Saga was more concerned about the photos I was taking than the actual content of the tour. He directed the camera, moved me, and finally demanded my camera when we made it to the courtyard. He steadfastly believed I needed photos of myself with the flowers. However, for all the interest he showed, every single photo of me came out blurry.


At the end of the tour I dropped a 2,000 peso tip in a wooden box. Saga immediately asked me to join him for a coffee. We sat at a little table in the plaza and he told me he was originally from a vereda three hours away. He also thought Spanish was the hardest language in the world. That was not the first time I’d heard that from a Spanish speaker.


Afterwards, I strolled around the pueblo and stopped for a treat at a cafe called Dulces de Jardín. The wall behind the counter was stacked with jars of arequipe. I bought a banana arequipe and a cup of yogurt. The dining area was flooded with natural light and surrounded by hanging plants.


The cable car wasn’t operating, so I walked over to La Garrucha for the funicular. It was a little slatted cattle car that left every hour on the half hour.

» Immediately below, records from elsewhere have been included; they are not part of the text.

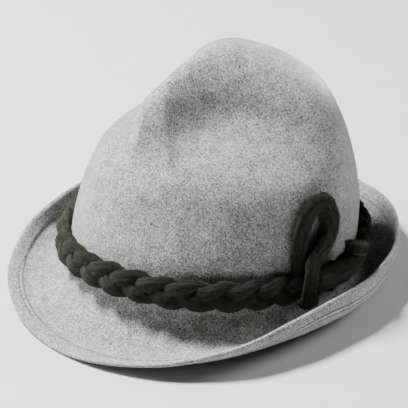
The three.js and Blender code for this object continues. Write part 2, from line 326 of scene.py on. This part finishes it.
def twisted_cord(name, stops, sides, yarns, twist, groove, rough, closed=False):
    """A soft cord of yarns laid side by side.

    Each stop has a place, the way out, and half sizes. The twist is in radians to a metre, the
    groove between the yarns is a share of the cord's size, and rough is the height of its ripples.
    """
    ripple_scale = 420
    ridge_round, ridge_along, ridge_height = 4.2, 70, 1.6
    groove_sharpness = 2.2
    count = len(stops)
    corners = []
    run = [0.0]
    for a, b in zip(stops, stops[1:]):
        run.append(run[-1] + (b["place"] - a["place"]).length)
    whole = run[-1] + (stops[0]["place"] - stops[-1]["place"]).length
    if closed:
        turns = round(twist * whole / (2 * math.pi) * yarns) / yarns
        twist = turns * 2 * math.pi / whole
    for i, stop in enumerate(stops):
        after = stops[(i + 1) % count if closed else min(count - 1, i + 1)]["place"]
        before = stops[(i - 1) % count if closed else max(0, i - 1)]["place"]
        ahead = (after - before).normalized()
        out = (stop["out"] - ahead * stop["out"].dot(ahead)).normalized()
        side = ahead.cross(out)
        for j in range(sides):
            turn = 2 * math.pi * j / sides
            lobe = abs(math.sin(yarns / 2 * (turn - twist * run[i])))
            size = 1 - groove * (1 - lobe) ** groove_sharpness
            arm = out * math.cos(turn) * stop["thick"] + side * math.sin(turn) * stop["wide"]
            ripple = noise.noise((stop["place"] + arm) * ripple_scale) * rough
            ring = Vector((math.cos(turn) * ridge_round, math.sin(turn) * ridge_round, 0))
            ring.z = run[i] * ridge_along
            ripple += noise.noise(ring) * rough * ridge_height
            corners.append(stop["place"] + arm * size + arm.normalized() * ripple)
    faces = []
    uvs = []
    for i in range(count if closed else count - 1):
        k = (i + 1) % count
        low, high = run[i], run[i + 1] if i + 1 < count else whole
        for j in range(sides):
            m = (j + 1) % sides
            faces.append((i * sides + j, i * sides + m, k * sides + m, k * sides + j))
            left, right = j / sides, (j + 1) / sides
            uvs.append(((left, low), (right, low), (right, high), (left, high)))
    if not closed:
        faces.append(tuple(reversed(range(sides))))
        faces.append(tuple(range((count - 1) * sides, count * sides)))
        uvs.append([(j / sides, -0.001) for j in reversed(range(sides))])
        uvs.append([(j / sides, whole) for j in range(sides)])
    STOPS[name] = stops
    return new_piece(name, corners, faces, uvs)


def hairs(name, piece, count, length, width, lift, seed, keep=None, stops=None):
    """Fine bent hairs standing off a piece's faces.

    The lift is how steeply they rise. Keep, given faces' middles and normals, says where they
    grow. With a cord's stops, they lie along the cord.
    """
    rng = np.random.default_rng(seed)
    mesh = piece.data
    mesh.calc_loop_triangles()
    corners = np.empty(len(mesh.vertices) * 3)
    mesh.vertices.foreach_get("co", corners)
    corners = corners.reshape(-1, 3)
    tris = np.empty(len(mesh.loop_triangles) * 3, int)
    mesh.loop_triangles.foreach_get("vertices", tris)
    a, b, c = (corners[tris.reshape(-1, 3)[:, k]] for k in range(3))
    cross = np.cross(b - a, c - a)
    area = np.linalg.norm(cross, axis=1)
    normal = cross / (area[:, None] + 1e-12)
    if keep is not None:
        area = area * keep((a + b + c) / 3, normal)
    pick = rng.choice(len(area), count, p=area / area.sum())
    u, v = rng.random(count), rng.random(count)
    fold = u + v > 1
    u[fold], v[fold] = 1 - u[fold], 1 - v[fold]
    root = a[pick] + u[:, None] * (b - a)[pick] + v[:, None] * (c - a)[pick]
    out = normal[pick]
    lean = rng.normal(size=(count, 3))
    if stops is not None:
        places = np.array([s["place"] for s in stops])
        ahead = np.roll(places, -1, 0) - places
        ahead[-1] = ahead[-2]
        ahead /= np.linalg.norm(ahead, axis=1)[:, None]
        nearest = ((root[:, None, :] - places[None]) ** 2).sum(2).argmin(1)
        lean = lean * 0.28 + ahead[nearest] * rng.choice([-1, 1], count)[:, None]
    lean -= out * (lean * out).sum(1)[:, None]
    lean /= np.linalg.norm(lean, axis=1)[:, None]
    rise = (lift * (0.3 + rng.random(count)))[:, None]
    way = out * rise + lean
    way /= np.linalg.norm(way, axis=1)[:, None]
    bend = np.cross(out, lean) * rng.normal(0, 0.5, count)[:, None] + way - out * rise * 0.6
    bend /= np.linalg.norm(bend, axis=1)[:, None]
    side = np.cross(way, out + rng.normal(0, 0.4, (count, 3)))
    side /= np.linalg.norm(side, axis=1)[:, None] + 1e-12
    reach = (length * (0.4 + 0.9 * rng.random(count)))[:, None]
    half = side * width / 2
    middle = root + way * reach * 0.5
    tip = middle + bend * reach * 0.5
    waist = half * 0.8
    points = np.stack([root - half, root + half, middle + waist, middle - waist, tip], 1)
    start = np.arange(count)[:, None] * 5
    quads = (start + np.array([0, 1, 2, 3])).tolist()
    ends = (start + np.array([3, 2, 4])).tolist()
    return new_piece(name, points.reshape(-1, 3), quads + ends)


# Materials


def new_material(name, roughness, sheen, sheen_roughness, sheen_tint, specular):
    """A principled material and its node tree."""
    material = bpy.data.materials.new(name)
    material.use_nodes = True
    nodes = material.node_tree.nodes
    shader = nodes["Principled BSDF"]
    shader.inputs["Roughness"].default_value = roughness
    shader.inputs["Specular IOR Level"].default_value = specular
    shader.inputs["Sheen Weight"].default_value = sheen
    shader.inputs["Sheen Roughness"].default_value = sheen_roughness
    shader.inputs["Sheen Tint"].default_value = (*sheen_tint, 1)
    return material, nodes, material.node_tree.links, shader


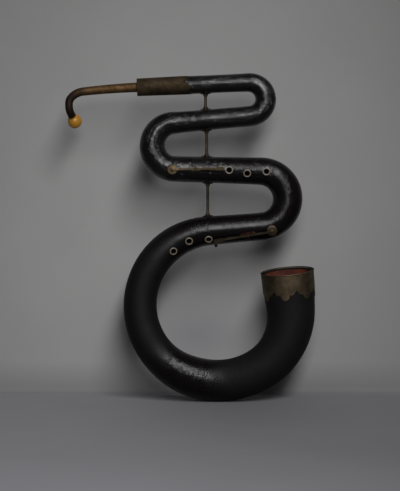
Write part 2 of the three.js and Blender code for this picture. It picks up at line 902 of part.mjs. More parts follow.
function serpent() {
  const horn = new THREE.Group();
  horn.add(...woodHalves(), leatherCover(), receiverSleeve(), receiverSocket());
  horn.add(crookTube(), crookLapping(), mouthpiece());
  horn.add(...bushings(), keyWork(upperKey), keyWork(lowerKey));
  horn.add(...stay(1), ...stay(2), ...stay(3), bellGarland(), bellRim());
  return horn;
}

/** Sets the horn down with the middle of its box over the origin and its lowest point on it. */
function setDown(horn) {
  horn.updateMatrixWorld(true);
  const bounds = new THREE.Box3().setFromObject(horn, true);
  const middle = bounds.getCenter(new THREE.Vector3());
  horn.position.set(-middle.x, -middle.y, -bounds.min.z);
  const group = new THREE.Group();
  group.add(horn);
  group.updateMatrixWorld(true);
  return group;
}

export default setDown(serpent());
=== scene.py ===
"""The looks of a serpent, the folded bass horn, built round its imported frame.

X is to the right, Y away from the viewer and Z up. The courses of the tube and of the crook are
those of the CAD source. The horn is drawn in millimetres and becomes metres where points enter a
mesh, while materials and the stage are in metres.
"""

import math
from types import SimpleNamespace

import bmesh
import bpy
from mathutils import Matrix, Vector, noise
from mathutils.bvhtree import BVHTree


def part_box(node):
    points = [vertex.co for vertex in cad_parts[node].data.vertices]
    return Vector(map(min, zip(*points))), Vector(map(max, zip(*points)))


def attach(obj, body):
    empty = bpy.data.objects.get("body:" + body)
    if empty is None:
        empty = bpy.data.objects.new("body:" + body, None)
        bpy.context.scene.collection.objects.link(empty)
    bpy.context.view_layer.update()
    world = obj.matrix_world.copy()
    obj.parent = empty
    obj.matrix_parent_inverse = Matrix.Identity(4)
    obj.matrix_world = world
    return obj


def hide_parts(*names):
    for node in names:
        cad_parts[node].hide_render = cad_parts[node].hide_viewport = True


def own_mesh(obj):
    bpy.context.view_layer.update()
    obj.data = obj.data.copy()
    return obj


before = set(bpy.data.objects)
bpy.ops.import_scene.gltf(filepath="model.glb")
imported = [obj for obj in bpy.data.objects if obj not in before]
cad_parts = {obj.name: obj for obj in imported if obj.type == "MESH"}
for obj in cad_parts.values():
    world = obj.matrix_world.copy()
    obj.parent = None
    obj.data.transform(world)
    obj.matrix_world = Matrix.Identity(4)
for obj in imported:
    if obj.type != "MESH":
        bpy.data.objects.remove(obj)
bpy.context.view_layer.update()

MM = 0.001  # metres
FULL_TURN = 2 * math.pi
HALF_TURN = math.pi
QUARTER_TURN = math.pi / 2
BACK = -QUARTER_TURN  # the angle round the tube that faces the wall

# Course of the tube: a straight's length or a bow's radius, its turn and its roll
THROAT_RISE = math.radians(2.5)
TUBE_LEGS = [
    (267, 0, 0), (40.4, -177.5, 0), (186, 0, 0), (55.5, 173.5, 0), (207, 0, 0), (66.3, -173.8, 0),
    (129, 0, 0), (179.5, 155.8, 0), (200, 46.5, 0), (155.5, 68.7, 0), (610, 8, 90),
]
# The leather's width at shares of the course
WIDTHS = [
    (0, 40.5), (0.055, 43), (0.11, 43.4), (0.15, 50), (0.2, 49), (0.25, 51.4), (0.3, 60.8),
    (0.35, 61.8), (0.42, 64.5), (0.47, 71), (0.53, 66.5), (0.58, 69.6), (0.63, 76.5), (0.7, 79.2),
    (0.76, 84.4), (0.81, 98.5), (0.85, 100), (0.91, 105), (0.955, 114.8), (0.98, 122.8), (1, 125),
]
LEATHER = 1.2
WOOD_GAP = 0.45
WOOD_WALL = 5.4
TUBE_START = 2.3
LAST_WOOD_START = 1690

# Crook
TENON_DEPTH = 36
CROOK_LEGS = [
    (36.3, 0, 0), (130 / math.radians(4), 4, 0), (45, 40, 0), (22, 44.5, 0), (5, 0, 0),
    (22, 50, -68), (10, 0, 0),
]
TENON_RADIUS = 9.8
CROOK_START_RADIUS = 11.5
CROOK_END_RADIUS = 9
CROOK_WALL = 1.2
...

It cost 5,000 pesos for the round trip ticket. Inside were two opposing wooden benches and the whole thing bounced when I boarded it. We closed ourselves in with a small padlock.


There was a trail that led back down, but I decided to enjoy a pintado and the view for an hour. I spoke with one woman about Colombian authors and just as I was leaving a 70-year-old man asked if I could help him for a second. I had wanted to pay for the coffee, but he whipped out an English worksheet with a ‘que pena’ and placed it in front of me.

We spent the next half hour matching job titles while the funicular rattled up and down the valley on two metal wires. Normally I am very uninterested in giving English lessons, but he was such a sweetheart and he insisted on paying for my coffee. I’m a sucker for old people and pintados.


How to get to Jardín: from the terminal in Manizales, catch a bus to La Pintada and then purchase another ticket from there to Jardín. Total travel time is about 3.5 hours.